Angela Merkel often talks about the need for Eurozone crisis countries to adjust their competitiveness, i.e. prices and wages. A balance of payments crisis is often regarded as the key underlying structural problem of the Eurozone. But in this context both deficit and surplus countries play an important role. What do you think surplus countries such as Germany need to do in order to help overcome the Eurozone crisis? Are higher wages and a legal minimum wage in Germany part of the solution?
The basic problem is this: Mrs. Merkel takes a one-sided view of the crisis in the Eurozone, seeing it as something that in truth it only is in part – namely a debt crisis affecting individual countries. As for the underlying causes of the crisis – the excesses on the financial markets, the deficits in the European banking system and the structural weaknesses in the European Economic and Monetary Union – she more or less blanks them out. And this is precisely why far too little is being done about stricter regulation of the financial markets and the banking sector, and about improving coordination of economic policy between the EMU member states. I know we’ve had a whole series of resolutions and agreements, not to mention several growth packages, an EU 2020 strategy and the Euro Plus Pact; but there has been little concrete progress on any of this, let alone any sensible coordination designed to ensure that the desired economic incentives translate into more jobs.

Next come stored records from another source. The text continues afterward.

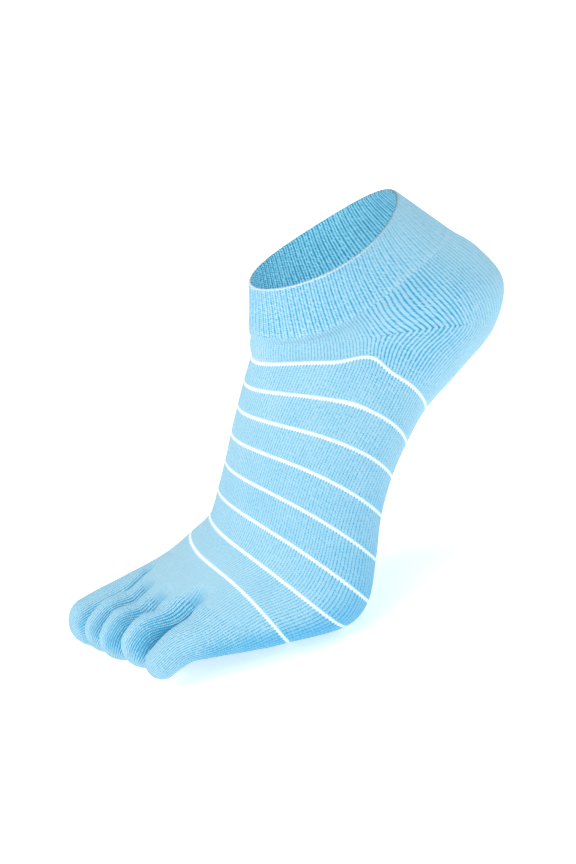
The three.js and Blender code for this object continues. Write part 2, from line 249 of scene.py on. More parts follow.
# Length along each wale of the net, which is 0 at the first stripe.
netRun = np.vstack([np.zeros((1, net.shape[1])),
                    np.cumsum(np.linalg.norm(np.diff(net, axis=0), axis=-1), axis=0)])
netRun -= netRun[int(round(stripeStations[0] / netStep))]


# A mesh object from points, faces of four and of three corners, and the stitch place of each
# corner of those faces. Fields are further values of each point, normals its shading direction.
def meshPiece(name, points, quads, triangles, quadStitches, triangleStitches, fields, normals):
    used, compact = np.unique(np.concatenate([quads.ravel(), triangles.ravel()]),
                              return_inverse=True)
    mesh = bpy.data.meshes.new(name)
    mesh.vertices.add(len(used))
    mesh.vertices.foreach_set("co", points[used].astype(np.float32).ravel())
    mesh.loops.add(len(compact))
    mesh.loops.foreach_set("vertex_index", compact.astype(np.int32).ravel())
    mesh.polygons.add(len(quads) + len(triangles))
    starts = np.r_[np.arange(len(quads)) * 4, quads.size + np.arange(len(triangles)) * 3]
    mesh.polygons.foreach_set("loop_start", starts.astype(np.int32))
    mesh.update(calc_edges=True)
    mesh.polygons.foreach_set("use_smooth", np.ones(len(starts), bool))
    stitches = np.vstack([quadStitches.reshape(-1, 2), triangleStitches.reshape(-1, 2)])
    mesh.uv_layers.new(name="knit").data.foreach_set("uv", stitches.astype(np.float32).ravel())
    for fieldName, values in fields.items():
        layer = mesh.attributes.new(fieldName, "FLOAT", "POINT")
        layer.data.foreach_set("value", values[used].astype(np.float32))
    mesh.normals_split_custom_set_from_vertices(normals[used].astype(np.float32))
    piece = bpy.data.objects.new(name, mesh)
    bpy.context.collection.objects.link(piece)
    print(name, len(used), "points", len(starts), "faces")
    return piece


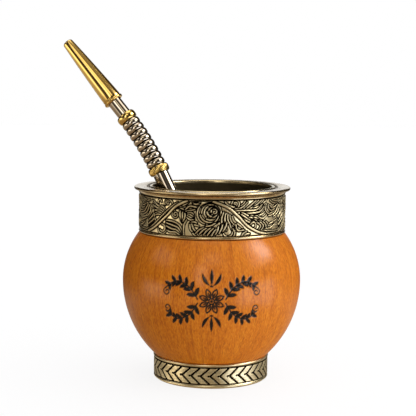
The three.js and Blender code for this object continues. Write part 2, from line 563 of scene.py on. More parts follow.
def connect(tree: NodeTree, node: Node, links: dict[int | str, object]) -> None:
    """Link a node's inputs, or set them where a value is given.

    Args:
        tree: The node tree.
        node: The node.
        links: Inputs by name or number. An output socket is linked and anything else is a value.
    """
    for name, value in links.items():
        socket = node.inputs[name]
        if isinstance(value, NodeSocket):
            tree.links.new(value, socket)
        else:
            socket.default_value = value


def add(
    tree: NodeTree,
    kind: str,
    settings: dict[str, object] | None = None,
    links: dict[int | str, object] | None = None,
) -> Node:
    """Add a node with its settings and links.

    Args:
        tree: The node tree.
        kind: The node's type.
        settings: Properties by name, with "ramp" for a colour ramp's stops.
        links: Inputs as connect takes them.

    Returns:
        The node.
    """
    node = tree.nodes.new(kind)
    for name, value in (settings or {}).items():
        if name == "ramp":
            stops = node.color_ramp.elements
            while len(stops) < len(value):
                stops.new(0.5)
            for stop, (place, colour) in zip(stops, value):
                stop.position = place
                stop.color = linear(colour)
        else:
            setattr(node, name, value)
    connect(tree, node, links or {})
    return node


def new_material(name: str) -> tuple[Material, NodeTree, Node]:
    """A new material with its node tree and its shader.

    Args:
        name: The material's name.

    Returns:
        The material, its node tree and its shader.
    """
    material = bpy.data.materials.new(name)
    material.use_nodes = True
    tree = material.node_tree
    return material, tree, tree.nodes["Principled BSDF"]


class Grain(Enum):
    """How a metal's surface was worked, as the size in millimetres across and along its marks.

    The real marks are finer than the render can show, so these are drawn coarser.
    """

    SPUN = (2.2, 0.12)
    POLISHED = (0.5, 0.5)
    CAST = (0.35, 0.35)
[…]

What Europe still lacks is a consistent and definitive coordination of economic, fiscal and social policy with the clear aim of securing growth and prosperity for the long term. As I see it, that entails not only a commitment by deficit countries to improve their competitiveness, but also an acceptance of responsibility by surplus countries such as Germany to contribute something towards the correction of economic imbalances within the Eurozone. This is one reason why fair wage settlements and a legal minimum wage are important and sensible steps, which my party wants to see introduced in Germany.
The British Prime Minister David Cameron has recently given a speech in which he demanded a special deal for the United Kingdom in the changing European Union. What is your reaction to his speech? Can there be a special deal for a single country? Or would this be the beginning of the end for the European Union as every member state would then seek to opt-out of the aspects the Union they don’t like, making the EU effectively ungovernable? What solution for this problem do you see? Could the future of the EU be a multi-speed Europe with the Eurozone at its core and a second tier of non-Euro member states?
Europe is a political community. As such it can only function if all the member states are willing to embrace a certain degree of solidarity, and if they share the belief that this European Union possesses a value from which all of them collectively benefit. But if one country thinks only of itself and asks how it can extract the maximum possible advantage from the EU, and is not willing to put something back into the European community, then it weakens the EU as a whole and damages its own long-term interests. The value of a strong and united European Union for us all is self-evident in my view: in the 21st century, when ideas and values, politics and economics have become global commodities, Europe can only hope to compete successfully as a united whole. Neither Germany nor France nor the United Kingdom will be able to promote their interests in the global arena more effectively on their own than if they stick together. And this is precisely why it is so important for the United Kingdom not to leave the European Union, because it brings a political and economic weight to this community that we really need going forward. Of course, in the future – as in the past – not all member countries will always move ahead at the same speed and on the same broad front. And of course we will also need to make further progress towards a better European economic and financial policy, particularly within the European Economic and Monetary Union. But this internal differentiation must not be allowed to lead to a situation where European unity as a whole starts to disintegrate. And that would certainly be the result if European policy were to become some kind of bazaar, where each member is only intent on getting what it thinks is best for itself by threatening to opt out or leave the European Community. This would not work in the long run.
Where do you see the European Union ten years from now?
That is probably harder to predict than ever before. A great deal depends on what decisions the EU takes – or doesn’t take – in the next few years in order to get itself out of the crisis and position itself better for the future. What happens in the immediate future will determine whether Europe emerges from the crisis unified and strengthened, and whether it will be in a position ten years from now to hold on to its prosperity, its model of society, and indeed its freedom and democracy, and to build on these in the face of competition from the world’s other emerging regions. The alternative would be a Europe that is unravelling, economically and politically weakened to the point where it can no longer play an important or creative role in tomorrow’s world. I don’t believe it has to come to this, provided we Europeans can get it together and find the courage to take political decisions that do not always reflect merely the lowest common denominator, but are founded on the awareness that we are stronger together, and can achieve more if we stay together.